On the background of the Likud Central Committee vote on advancing the date of the primaries, we checked whether the public believes the primary system practiced by the central committees of various parties strengthens or weakens Israeli democracy. It turns out that 34% think the system strengthens democracy, 41% feel that it weakens it, and 25% do not know. In other words, there is a certain tendency to oppose primaries, but the overall picture shows division and uncertainty about the system. Note, however, that the current positions on this issue are apparently influenced by the gloomy spectacle that emerged during the proceedings of the Likud Central Committee, especially the fiasco of the prime minister’s microphone being cut off at the beginning of his speech.
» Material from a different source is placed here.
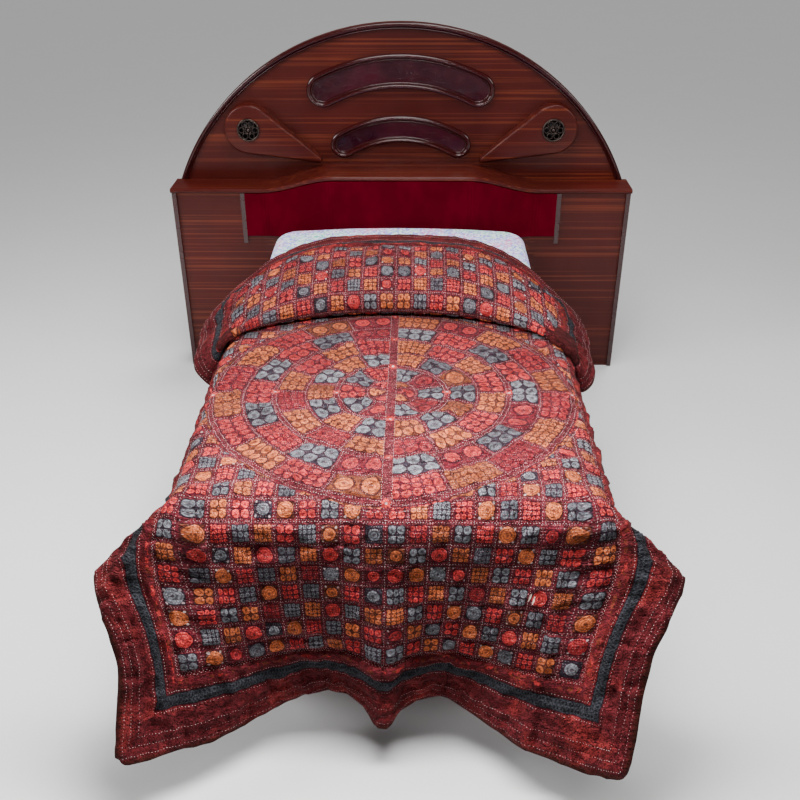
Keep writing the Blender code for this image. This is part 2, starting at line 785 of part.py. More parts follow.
def headboard_wings():
    """Build the drop shaped wings and their rosettes."""
    front = BOARD_FRONT_Y - GAP
    for side, sign in (("left", -1), ("right", 1)):
        outline = [(sign * x, z) for x, z in wing_outline()]
        add_node(f"headboard_wing_{side}", *plate(outline, front, front - WING_THICK),
                 "laminate")
        rose = []
        steps = ROSETTE_PETALS * PETAL_STEPS
        for i in range(steps):
            turn = 2 * math.pi * i / steps
            lobe = (1 - math.cos(ROSETTE_PETALS * turn)) * ROSETTE_SCALLOP
            size = ROSETTE_RADIUS * (1 - lobe)
            rose.append((sign * WING_X + size * math.cos(turn),
                         WING_HEIGHT + size * math.sin(turn)))
        base = front - WING_THICK - GAP
        sections = []
        for share, proud in ROSETTE_SECTION:
            ring = [(sign * WING_X + (x - sign * WING_X) * share,
                     base - ROSETTE_THICK * proud,
                     WING_HEIGHT + (z - WING_HEIGHT) * share) for x, z in rose]
            sections.append(ring)
        add_node(f"headboard_rosette_{side}", *loft(sections), "bronze")


def main():
    """Build every node of the part."""
    clear_scene()
    comforter()
    mattress()
    pillow()
    bed_base()
    headboard_body()
    headboard_ledge()
    headboard_arch()
    headboard_beans()
    headboard_wings()


main()
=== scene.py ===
"""Looks of a printed, hand quilted comforter draped on a single bed with an arched headboard.

Metres, +Z up. The comforter is worked out from its flat cloth: a point of the cloth has a
place "across" (from the middle seam) and "along" (from the middle of the round print, the
head positive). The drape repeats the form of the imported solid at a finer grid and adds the
puff between the quilting lines, creases, the print and the running stitches.
"""

import json
import logging
import math
from dataclasses import dataclass, field
from enum import Enum
from typing import Sequence

import bmesh
import bpy
import numpy as np
from bmesh.types import BMEdge, BMesh, BMFace
from bpy.types import ID, Material, Mesh, Node, NodeSocket, NodeTree, Object
from mathutils import Matrix, Vector


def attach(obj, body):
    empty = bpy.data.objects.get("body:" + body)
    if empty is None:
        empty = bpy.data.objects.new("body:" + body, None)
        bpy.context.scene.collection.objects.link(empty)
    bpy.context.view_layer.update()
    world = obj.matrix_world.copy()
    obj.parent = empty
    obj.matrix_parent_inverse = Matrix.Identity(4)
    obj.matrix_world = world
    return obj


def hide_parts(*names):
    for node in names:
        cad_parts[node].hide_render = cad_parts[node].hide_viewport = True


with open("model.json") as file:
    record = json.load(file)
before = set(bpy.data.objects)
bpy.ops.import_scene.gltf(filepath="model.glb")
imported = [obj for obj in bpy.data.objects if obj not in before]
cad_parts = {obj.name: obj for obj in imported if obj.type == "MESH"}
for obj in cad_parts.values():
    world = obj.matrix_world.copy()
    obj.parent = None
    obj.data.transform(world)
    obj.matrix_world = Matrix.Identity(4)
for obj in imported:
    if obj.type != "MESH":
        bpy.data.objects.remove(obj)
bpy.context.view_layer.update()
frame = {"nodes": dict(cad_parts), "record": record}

LOG = logging.getLogger("comforter_bed")
BODY = "root"
CLOTH_PLACE = "cloth_place"
TINY = 1e-9
# clear gap between solids, foot end of the mattress and its top, front of the arched board
GAP = 0.0003
FRAME_Y = 0.8610
BED_TOP = 0.660
BOARD_FACE = 2.075 - GAP - FRAME_Y
Pair = tuple[float, float]
Triple = tuple[float, float, float]
Rows = tuple[tuple[float, ...], ...]
Stops = tuple[tuple[float, Triple], ...]
Array = np.ndarray


class Slot(Enum):
    """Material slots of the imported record."""

    PRINTED = "printed_cloth"
    SHEET = "sheet_cloth"
    LAMINATE = "laminate"
    INSET = "gloss_inset"
    TRIM = "dark_trim"
    VELVET = "velvet"
    BRONZE = "bronze"


class Side(Enum):
    """Side of the bed seen from its foot, by the sign of x."""

    LEFT = -1
    RIGHT = 1

    @property
    def word(self) -> str:
        """The side as it stands in node names."""
        return self.name.lower()


# helpers for numbers and meshes


def ease(low: float, high: float, value: Array | float) -> Array | float:
    """Smooth step from 0 at low to 1 at high, falling where low is the larger."""
    part = np.clip((value - low) / (high - low), 0.0, 1.0)
    return part * part * (3.0 - 2.0 * part)


def dip(distance: Array | float, reach: float) -> Array | float:
    """Bell of height 1 that falls off over a reach."""
    return np.exp(-((distance / reach) ** 2))


def unit(vectors: Array) -> Array:
    """Vectors brought to length 1."""
    return vectors / (np.linalg.norm(vectors, axis=-1, keepdims=True) + TINY)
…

Possibly, then, under different circumstances a different picture would have emerged on this question.
Indexes:
General Oslo—36.6; Jews—33.1
General Negotiation: General—52.3; Jews—49.9
The Peace Index Project is conducted at the Tami Steinmetz Center for Peace Studies and the Evans Program for Conflict Resolution Research of Tel Aviv University, headed by Prof. Ephraim Yaar and Prof. Tamar Herman. The telephone interviews were conducted by the B. I. Cohen Institute of Tel Aviv University on September 28-29, 2005, and included 582 interviewees who represent the adult Jewish and Arab population of Israel (including the territories and the kibbutzim). The sampling error for a sample of this size is about 4.5% in each direction.